Arts&Heritage runs a range of projects and programmes which support museums and heritage curators to collaborate with contemporary artists.
Addressing the fundamental question of why museums and the contemporary arts should work together
Meeting Point is an Arts Council England funded national programme which presents artworks in unexpected places. It is designed to support small and medium scale museums to develop their skills and commission artists, who will create a piece of work in response to their venue or collection. The programme addresses the fundamental question of why museums and the contemporary arts should work together. Meeting Point brings new opportunities for artists and new experiences for visitors to participating museums, positioning heritage sites as exciting places to see contemporary art.

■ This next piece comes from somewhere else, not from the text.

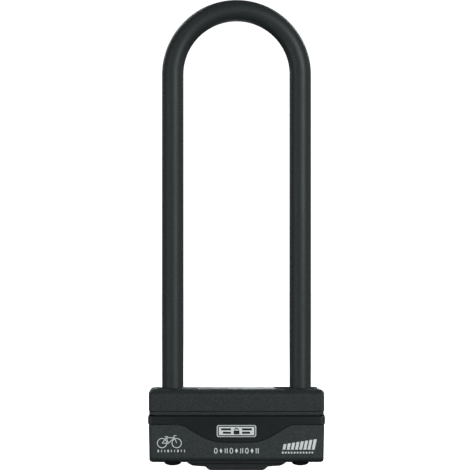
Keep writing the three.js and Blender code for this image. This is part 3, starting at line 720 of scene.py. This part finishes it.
def make_bicycle_sign():
    """A line-drawn bicycle with a row of ticks below it, on the left."""
    sign = Print("bicycle_sign", FACE_Y)
    tyre, tube = 0.6, 0.55
    wheel_r, rear, front = 3.7, (-59.0, 22.2), (-47.4, 22.2)
    for hub in (rear, front):
        sign.stroke(round_points(*hub, wheel_r), tyre, closed=True)
    crank, saddle, head = (-54.0, 22.0), (-55.6, 26.4), (-49.3, 26.6)
    seat = [(-57.0, 27.3), (-54.2, 27.3)]
    bars = [(-49.9, 28.1), (-47.7, 28.1)]
    stem = [(-49.6, 27.9), head]
    tubes = [[rear, saddle], [saddle, crank], [crank, rear], [saddle, head], [crank, head], [head, front]]
    for line in tubes + [seat, bars, stem]:
        sign.stroke(line, tube)
    first_x, pitch, low, high = -62.0, 2.6, 15.0, 16.9
    for i in range(9):
        x = first_x + i * pitch
        sign.stroke([(x, low), (x, high)], tube if i % 3 else 2 * tube)
    return sign.done()


def make_level_sign():
    """A rising row of slanted bars with small squares below, on the right."""
    sign = Print("level_sign", FACE_Y)
    first_x, low, slant, width, pitch = 36.4, 17.0, 0.22, 2.3, 3.3
    shortest, growth = 4.4, 0.55
    for i in range(8):
        x = first_x + i * pitch
        high = low + shortest + growth * i
        shift = slant * (high - low)
        sign.wall([(x, low), (x + width, low), (x + width + shift, high), (x + shift, high)])
    first_x, low, size, pitch = 36.0, 14.0, 1.3, 2.35
    for i in range(11):
        x = first_x + i * pitch
        sign.wall([(x, low), (x + size, low), (x + size, low + size), (x, low + size)])
    return sign.done()


def make_centre_signs():
    """A line of upright ovals, diamonds and bars in the middle."""
    sign = Print("centre_signs", FACE_Y)
    z, half_x, half_z, line, count, pitch = 16.1, 1.1, 2.0, 0.6, 9, 4.1
    for i in range(count):
        x = (i - (count - 1) / 2) * pitch
        if i % 3 == 0:
            angles = [2 * math.pi * k / 24 for k in range(24)]
            oval = [(x + half_x * math.cos(a), z + half_z * math.sin(a)) for a in angles]
            sign.stroke(oval, line, closed=True)
        elif i % 3 == 1:
            sign.wall([(x - half_x, z), (x, z - half_z), (x + half_x, z), (x, z + half_z)])
        else:
            for shift in (-0.8, 0.8):
                sign.stroke([(x + shift, z - half_z), (x + shift, z + half_z)], line)
    return sign.done()


# ---- the studio ----
def make_camera():
    """Level with the middle of the lock, square to its front, from two metres."""
    distance, frame_height, shift_x = 2.0, 0.376, -0.0012
    data = bpy.data.cameras.new("camera")
    data.sensor_width = 36
    data.lens = data.sensor_width * distance / frame_height
    camera = bpy.data.objects.new("camera", data)
    camera.location = (shift_x, -distance, SLEEVE_HIGH.z * MM - frame_height / 2)
    camera.rotation_euler = (math.pi / 2, 0, 0)
    bpy.context.scene.collection.objects.link(camera)
    bpy.context.scene.camera = camera


LIGHT_COLOUR = (0.93, 0.99, 1.0)
AIM = (0, 0, 0.19)  # the point that every light faces, in metres
# Each soft light's azimuth and elevation in degrees, distance and size in metres, and power in watts.
STUDIO_LIGHTS = {
    "key": (32, 12, 2.0, (0.5, 0.9), 26),
    "fill": (-48, 0, 0.9, (0.4, 0.5), 1.6),
    "left_rim": (-120, 5, 2.5, (0.6, 1.4), 3),
    "right_rim": (110, 5, 2.5, (0.6, 1.4), 3.5),
    "back_left": (-148, 28, 2.0, (0.6, 1.0), 11),
    "back_right": (148, 28, 2.0, (0.6, 1.0), 11),
}
# Three more are each kept to a few pieces.
CARDED_LIGHTS = {
    "horizon": ((168, 13, 3.0, (0.8, 0.7), 72), ("upper_casing", "left_leg_bush")),
    "right_top": ((112, 10, 2.0, (0.5, 0.5), 5), ("upper_casing",)),
    "bounce": ((180, -40, 2.0, (1.0, 0.6), 5), ("shackle_sleeve",)),
}


def softbox(name, azimuth, elevation, distance, size, power):
    """A soft light round the lock's middle. Azimuth runs from the front to the right, in degrees."""
    data = bpy.data.lights.new(name, "AREA")
    data.shape = "RECTANGLE"
    data.size, data.size_y = size
    data.energy = power
    data.color = LIGHT_COLOUR
    turn, rise = math.radians(azimuth), math.radians(elevation)
    target = Vector(AIM)
    out = Vector((math.sin(turn) * math.cos(rise), -math.cos(turn) * math.cos(rise), math.sin(rise)))
    light = bpy.data.objects.new(name, data)
    light.location = target + distance * out
    light.rotation_euler = out.to_track_quat("Z", "Y").to_euler()
    bpy.context.scene.collection.objects.link(light)
    return light


def make_shell():
    """A pale floor just under the lock, which rises into a dome. It gives the lock no light."""
    material, tree, shader = new_material("studio paper", **{"Specular IOR Level": 0.0, "Roughness": 1.0})
    tone = remap(tree, noise(tree, 4, detail=2), 0, 1)
    paper = mix_colour(tree, tone, (0.80, 0.80, 0.80), (0.82, 0.82, 0.82))
    tree.links.new(paper, shader.inputs["Base Color"])
    shader.inputs["Emission Color"].default_value = (1, 1, 1, 1)
    shader.inputs["Emission Strength"].default_value = 1.0
    reach, sunk = 6000.0, 0.25
    angles = [math.radians(a) for a in range(0, 90, 10)]
    rings = [circle(reach * math.cos(a), reach * math.sin(a) - sunk) for a in angles]
    shell = piece_from(loft(rings), "studio_shell")
    shell.data.transform(Matrix.Scale(MM, 4))
    shell.data.materials.append(material)
    shell.visible_diffuse = False
    shell.visible_glossy = False
    shell.visible_shadow = False


def make_world():
    """A dim surround, darker overhead, underneath and behind the lock."""
    world = bpy.data.worlds.new("studio")
    bpy.context.scene.world = world
    world.use_nodes = True
    tree = world.node_tree
    tree.nodes.clear()
    direction = add(tree, "ShaderNodeTexCoord").outputs["Generated"]
    parts = add(tree, "ShaderNodeSeparateXYZ", {"Vector": direction})
    # Each factor follows one part of the direction that is looked in, from -1 to 1.
    level = remap(tree, parts.outputs["Z"], 0.3, 0.15, 0.0, 0.6)
    behind = remap(tree, parts.outputs["Y"], 1.0, 0.15, -0.1, 0.5)
    under = remap(tree, parts.outputs["Z"], 0.1, 1.0, -0.5, -0.08)
    strength = add(tree, "ShaderNodeMath", {0: level, 1: behind}, operation="MULTIPLY").outputs[0]
    strength = add(tree, "ShaderNodeMath", {0: strength, 1: under}, operation="MULTIPLY").outputs[0]
    background = add(tree, "ShaderNodeBackground", {"Color": (0.9, 0.98, 1, 1), "Strength": strength})
    output = add(tree, "ShaderNodeOutputWorld")
    tree.links.new(background.outputs[0], output.inputs[0])


def make_studio():
    """The camera, its pale surround and the lights that reach every piece."""
    make_camera()
    make_shell()
    make_world()
    for name, facts in STUDIO_LIGHTS.items():
        softbox(name, *facts)
    bpy.context.scene.view_settings.view_transform = "Standard"


def light_only(pieces, light):
    """Keeps a light to some pieces, as a cut-out card in front of it would."""
    lit = bpy.data.collections.new("lit by " + light.name)
    for piece in pieces:
        lit.objects.link(piece)
    light.light_linking.receiver_collection = lit


# ---- assembly ----
def paint_shade_on_collar(mesh):
    """The collar that stands inside the band gets a near-black material: painted shade for the deep gap under
    the band.
    """
    mesh.materials.append(COLLAR_PAINTED_SHADE)
    margin, lowest = 0.1, APRON[3][1]
    for face in mesh.polygons:
        x, y, z = face.center / MM
        if abs(x) < SPIGOT[0] + margin and abs(y) < SPIGOT[1] + margin and z > lowest:
            face.material_index = 1


def dress_frame():
    """The CAD nodes that stay get the fine material of their slot."""
    slots = {entry["node"]: entry["material_slot"] for entry in frame["record"]["subparts"]}
    for name, node in frame["nodes"].items():
        node.data.materials.clear()
        node.data.materials.append(MATERIALS[slots[name]])
        for face in node.data.polygons:
            face.use_smooth = True
        node.data.set_sharp_from_angle(angle=SMOOTH_ANGLE)


def make_lock():
    """Every fine piece in its place, then the lights that are kept to a few of them."""
    dress_frame()
    pieces = {}
    for build, body, slot, node in (
        (make_sleeve, "shackle", "sleeve_vinyl", "shackle_sleeve"),
        (make_bar, "shackle", "bare_steel", "shackle_bar"),
        (make_upper_casing, "lock_body", "casing_plastic", "upper_casing"),
        (make_lower_casing, "lock_body", "casing_plastic", "lower_casing"),
        (make_band, "lock_body", "band_plastic", "trim_band"),
    ):
        # The lower casing takes the lighter, painted-light copy of the casing nylon.
        material = LOWER_CASING_PAINTED_LIGHTER if node == "lower_casing" else MATERIALS[slot]
        pieces[node] = place(build(), body, slot, material, (node,))
    # Painted shade on the collar in the gap under the band.
    paint_shade_on_collar(pieces["lower_casing"].data)
    trim = ("trim_plastic", MATERIALS["trim_plastic"])
    place(make_guard(), "lock_body", *trim, ("keyway_guard",))
    place(make_keyway_cover(), "keyway_slider", *trim, ("keyway_cover",))
    for side, word in ((-1, "left"), (1, "right")):
        node = f"{word}_leg_bush"
        pieces[node] = place(make_bush(side), "lock_body", *trim, (node,))
        place(make_plug(side), "lock_body", *trim, (f"{word}_socket_plug",))
    for build in (make_badge, make_bicycle_sign, make_level_sign, make_centre_signs):
        place(build(), "lock_body", "casing_plastic", PRINT_INK)
    place(make_badge_signs(), "lock_body", "band_plastic", BADGE_INK)
    for name, (facts, nodes) in CARDED_LIGHTS.items():
        light_only([pieces[node] for node in nodes], softbox(name, *facts))


make_studio()
make_lock()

Judith King, Artistic Director, says:
“The potential benefits of placing new and exciting artworks in museum and heritage venues are huge, not only for the artists and the venues but for the museum visitors, who will encounter a new way of experiencing history.”
Two rounds of Meeting Point have already taken place and we are currently delivering our third round of the programme with museums and heritage sites in the North of England. The next two rounds of the programme will be in the Midlands and the South of England.
Please do contact email@example.com for further information.
Meeting Point 2017
List of participants and artists
- Brontë Parsonage Museum, Howarth – Lynn Setterington
- Chetham’s Library, Manchester – Brass Art
- Experience Barnsley Museum and Discovery Centre, Barnsley – Jacob Cartwright and Nick Jordan
- Gawthorpe Textiles Collection, – Serena Partridge
- Hexham Old Gaol – Matt Stokes in collaboration with Richard Dawson
- Lion Salt Works, Cheshire – Martin Hylton
- Norton Priory Museum and Garden – David Appleyard
- Portland Basin Museum, Ashton-under-Lyne – Magnus Quaife
- Prescot Museum, Knowsley – Owl Project
- Preston Park Museum – Stephen Dixon and Alison Welsh
Meeting Point 2016
List of participants and artists
- Morpeth Chantry Bagpipe Museum, Northumberland – Ziad Jabero working with the Bagdhaddies
- Dales Countryside Museum, Yorkshire – David Murphy
- Durham Castle – Jo Coupe
- Head Of Steam, Darlington – Cath Campbell
- Kirkleatham Museum, Redcar – Grennan and Sperandio
- Pannett Art Gallery, Whitby – Pippa Hale
- The Workhouse Museum, Ripon – Catherine Bertola
- Shandy Hall, Yorkshire – Anne Vibeke Mou
- Thackray Medical Museum, Leeds – Irene Brown
Mapping Contemporary Art in the Heritage Experience
Arts&Heritage are a core partner in this three-year interdisciplinary research project (2017-19) funded by the Arts and Humanities Research Council (AHRC).
‘Mapping Contemporary Art in the Heritage Experience’ is an interdisciplinary research project that critically examines the role and practice of temporary visual art commissioning within heritage properties in Britain today, mapping the current landscape and exploring the impact of this activity on its producers and audiences. It approaches this subject from multiple perspectives, bringing together the knowledge and experience of scholars, artists, heritage professionals, volunteers and visitors.
This is a three-year research project (2017-19) funded by the Arts and Humanities Research Council (AHRC). The project is delivered in collaboration with UK heritage partners The National Trust, The Churches Conservation Trust and English Heritage.
Public outputs from this research project included the production of five new commissioned artworks at heritage property sites in North East England throughout 2018, a major international conference on contemporary art in heritage practice and an exhibition at The Hatton Gallery in Newcastle in 2019.